Judgement: Looks good, I especially like the theme with bridge, and how you need to play a bridgeman to get the full effect of the drawbridge, nice design thematically. Would be nice if you included pictures however, I'm sure it'd look great! As for the card, I like that it's a split, with the first giving Buys and the second taking them, similar to the previous entry. This is also a safer version, since the taker is a Treasure you can always know how many Buys you have before deciding to play it. I don't like how Bridgeman is strictly worse than Candlestick maker, I think it could have given +2 Buys and still costed $2, but then drawbridge would need to be weaker as it would be too easy to fit the condition, but that would have been my next feedback anyway.

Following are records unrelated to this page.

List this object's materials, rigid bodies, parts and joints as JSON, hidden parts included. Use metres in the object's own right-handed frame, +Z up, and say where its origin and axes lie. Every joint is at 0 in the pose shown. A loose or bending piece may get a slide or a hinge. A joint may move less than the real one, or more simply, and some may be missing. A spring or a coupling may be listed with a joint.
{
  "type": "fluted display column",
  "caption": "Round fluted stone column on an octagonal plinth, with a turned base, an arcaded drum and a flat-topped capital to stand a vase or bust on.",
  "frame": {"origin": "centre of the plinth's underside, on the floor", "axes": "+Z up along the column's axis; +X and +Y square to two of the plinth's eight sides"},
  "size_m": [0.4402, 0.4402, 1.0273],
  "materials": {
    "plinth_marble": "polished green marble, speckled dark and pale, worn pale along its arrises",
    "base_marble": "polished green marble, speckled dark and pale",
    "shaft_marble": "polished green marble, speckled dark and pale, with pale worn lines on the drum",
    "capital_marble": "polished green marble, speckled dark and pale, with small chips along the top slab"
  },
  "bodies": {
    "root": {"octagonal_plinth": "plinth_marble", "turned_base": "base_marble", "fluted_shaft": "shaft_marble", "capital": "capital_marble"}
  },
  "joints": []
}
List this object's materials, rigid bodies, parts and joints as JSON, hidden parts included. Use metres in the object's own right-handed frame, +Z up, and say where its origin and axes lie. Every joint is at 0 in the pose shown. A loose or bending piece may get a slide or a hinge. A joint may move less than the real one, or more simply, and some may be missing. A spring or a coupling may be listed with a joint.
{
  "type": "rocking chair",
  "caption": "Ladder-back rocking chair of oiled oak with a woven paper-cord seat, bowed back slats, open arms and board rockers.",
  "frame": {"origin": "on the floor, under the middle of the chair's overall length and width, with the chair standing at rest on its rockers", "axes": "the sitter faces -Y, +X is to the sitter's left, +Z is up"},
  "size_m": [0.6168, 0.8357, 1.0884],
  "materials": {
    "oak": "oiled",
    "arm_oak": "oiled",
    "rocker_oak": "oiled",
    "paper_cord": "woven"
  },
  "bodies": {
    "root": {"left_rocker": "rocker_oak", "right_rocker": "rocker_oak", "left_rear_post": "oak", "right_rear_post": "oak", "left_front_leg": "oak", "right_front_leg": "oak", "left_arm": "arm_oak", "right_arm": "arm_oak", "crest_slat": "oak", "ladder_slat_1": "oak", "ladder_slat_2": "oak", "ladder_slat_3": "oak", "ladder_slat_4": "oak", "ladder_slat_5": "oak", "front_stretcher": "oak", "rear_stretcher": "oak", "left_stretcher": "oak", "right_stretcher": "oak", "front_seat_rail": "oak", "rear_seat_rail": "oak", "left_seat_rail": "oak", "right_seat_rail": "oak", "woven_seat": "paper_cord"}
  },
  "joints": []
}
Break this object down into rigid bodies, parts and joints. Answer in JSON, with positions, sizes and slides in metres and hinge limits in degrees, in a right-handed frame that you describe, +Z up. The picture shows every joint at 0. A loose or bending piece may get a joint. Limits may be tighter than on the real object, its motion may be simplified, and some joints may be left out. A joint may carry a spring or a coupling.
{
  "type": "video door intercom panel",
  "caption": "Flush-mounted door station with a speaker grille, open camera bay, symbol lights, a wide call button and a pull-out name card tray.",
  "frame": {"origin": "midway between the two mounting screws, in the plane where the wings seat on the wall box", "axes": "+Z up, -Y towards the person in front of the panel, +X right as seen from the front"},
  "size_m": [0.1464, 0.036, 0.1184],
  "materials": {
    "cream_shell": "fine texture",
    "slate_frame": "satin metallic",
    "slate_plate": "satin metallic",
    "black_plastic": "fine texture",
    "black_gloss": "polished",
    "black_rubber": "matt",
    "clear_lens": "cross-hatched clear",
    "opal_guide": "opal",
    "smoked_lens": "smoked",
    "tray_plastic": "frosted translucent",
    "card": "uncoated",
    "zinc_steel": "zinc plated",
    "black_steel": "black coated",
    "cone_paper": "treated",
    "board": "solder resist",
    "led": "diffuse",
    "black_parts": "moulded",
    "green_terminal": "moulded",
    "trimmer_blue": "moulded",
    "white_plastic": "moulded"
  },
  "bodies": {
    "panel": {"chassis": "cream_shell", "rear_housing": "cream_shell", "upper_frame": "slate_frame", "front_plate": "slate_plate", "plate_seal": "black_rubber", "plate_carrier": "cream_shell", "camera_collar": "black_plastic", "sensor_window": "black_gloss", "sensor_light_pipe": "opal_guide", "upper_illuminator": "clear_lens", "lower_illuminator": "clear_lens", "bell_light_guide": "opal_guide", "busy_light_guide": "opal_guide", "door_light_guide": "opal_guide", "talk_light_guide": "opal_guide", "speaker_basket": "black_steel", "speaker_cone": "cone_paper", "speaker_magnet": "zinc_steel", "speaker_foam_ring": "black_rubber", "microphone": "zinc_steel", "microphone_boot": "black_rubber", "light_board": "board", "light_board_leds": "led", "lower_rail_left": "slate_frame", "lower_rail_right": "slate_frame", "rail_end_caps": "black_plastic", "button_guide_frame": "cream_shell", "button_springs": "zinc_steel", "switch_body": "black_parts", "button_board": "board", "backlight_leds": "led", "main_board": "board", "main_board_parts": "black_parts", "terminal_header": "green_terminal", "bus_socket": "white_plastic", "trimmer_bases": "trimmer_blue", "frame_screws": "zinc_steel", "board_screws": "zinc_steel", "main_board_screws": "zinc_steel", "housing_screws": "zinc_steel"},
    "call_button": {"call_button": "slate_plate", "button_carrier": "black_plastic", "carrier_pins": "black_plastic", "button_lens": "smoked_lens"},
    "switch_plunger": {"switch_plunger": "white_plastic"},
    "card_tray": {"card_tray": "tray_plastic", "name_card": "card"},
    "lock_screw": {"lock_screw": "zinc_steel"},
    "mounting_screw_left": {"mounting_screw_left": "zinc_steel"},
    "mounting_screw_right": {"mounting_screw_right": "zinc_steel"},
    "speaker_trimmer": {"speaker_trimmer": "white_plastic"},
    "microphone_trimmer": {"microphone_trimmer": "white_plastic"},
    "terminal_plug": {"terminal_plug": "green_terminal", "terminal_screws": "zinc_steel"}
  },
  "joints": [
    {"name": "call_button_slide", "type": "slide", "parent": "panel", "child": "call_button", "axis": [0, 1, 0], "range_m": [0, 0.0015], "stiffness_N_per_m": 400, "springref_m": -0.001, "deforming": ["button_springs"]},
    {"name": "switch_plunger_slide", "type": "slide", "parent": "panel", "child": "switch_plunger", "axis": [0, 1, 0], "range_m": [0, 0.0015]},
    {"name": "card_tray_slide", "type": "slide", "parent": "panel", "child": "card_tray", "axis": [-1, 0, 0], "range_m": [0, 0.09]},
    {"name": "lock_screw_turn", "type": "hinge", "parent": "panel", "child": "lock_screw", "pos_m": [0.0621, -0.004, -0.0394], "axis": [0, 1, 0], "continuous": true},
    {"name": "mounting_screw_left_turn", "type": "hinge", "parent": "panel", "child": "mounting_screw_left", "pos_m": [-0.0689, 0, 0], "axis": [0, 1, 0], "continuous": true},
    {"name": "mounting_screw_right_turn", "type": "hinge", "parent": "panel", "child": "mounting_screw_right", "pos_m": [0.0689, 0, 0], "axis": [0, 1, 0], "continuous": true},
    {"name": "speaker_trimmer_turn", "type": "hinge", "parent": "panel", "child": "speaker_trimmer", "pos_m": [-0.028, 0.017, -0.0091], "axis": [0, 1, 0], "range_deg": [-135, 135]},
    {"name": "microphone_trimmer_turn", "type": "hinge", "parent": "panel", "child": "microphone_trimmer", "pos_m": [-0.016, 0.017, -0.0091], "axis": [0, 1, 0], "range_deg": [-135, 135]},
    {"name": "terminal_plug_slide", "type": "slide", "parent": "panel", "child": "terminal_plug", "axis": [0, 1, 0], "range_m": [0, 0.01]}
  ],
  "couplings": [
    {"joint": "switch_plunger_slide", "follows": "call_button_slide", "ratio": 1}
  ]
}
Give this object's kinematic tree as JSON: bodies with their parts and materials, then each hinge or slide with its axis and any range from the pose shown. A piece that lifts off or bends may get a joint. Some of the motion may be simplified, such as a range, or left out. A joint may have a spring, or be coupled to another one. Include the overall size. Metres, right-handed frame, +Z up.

I think I would have prefered it reduce cost by 1 instead of 2, since the only time you'd want to play Drawbridge is if you had 2 or more buys anyway (since you'd never sacrifice your only buy for an effective 3 coins). In fact, it would make more sense to just put "If you have at least 2 Buys remaining: " at the start of the card, that way you dont need a new line specifying whether or not buys can go negative, and the card effectively does the exact same thing, since no one would every want to play the original card at 1 buy anyway for 1 coin if they can't buy anything afterwards. Either way, reduce by 2 is significantly better than 2 reduce by ones, since its half the card space, it would be like putting a +1 card on bridge. Moreso, it'd be like making bridge cantrip, cause they're not terminal by being treasures. So Drawbridge is basically a Highway and Bridge, but with +1 Action -1 Buy instead of +1 Buy, which I want to say makes it (almost) strictly better than bridge at $4. Better to just make this weaker by reducing cost by 1 (It would still be comparable to bridge, trading +1 Action for -2 Buys), and slightly buffing Bridgeman in response. That would also make losing the Drawbridge split a lot less oppressive, since presumable there are only 5 in the pile. Other than that, I really like the interplay between these cards and the theme you chose, good work.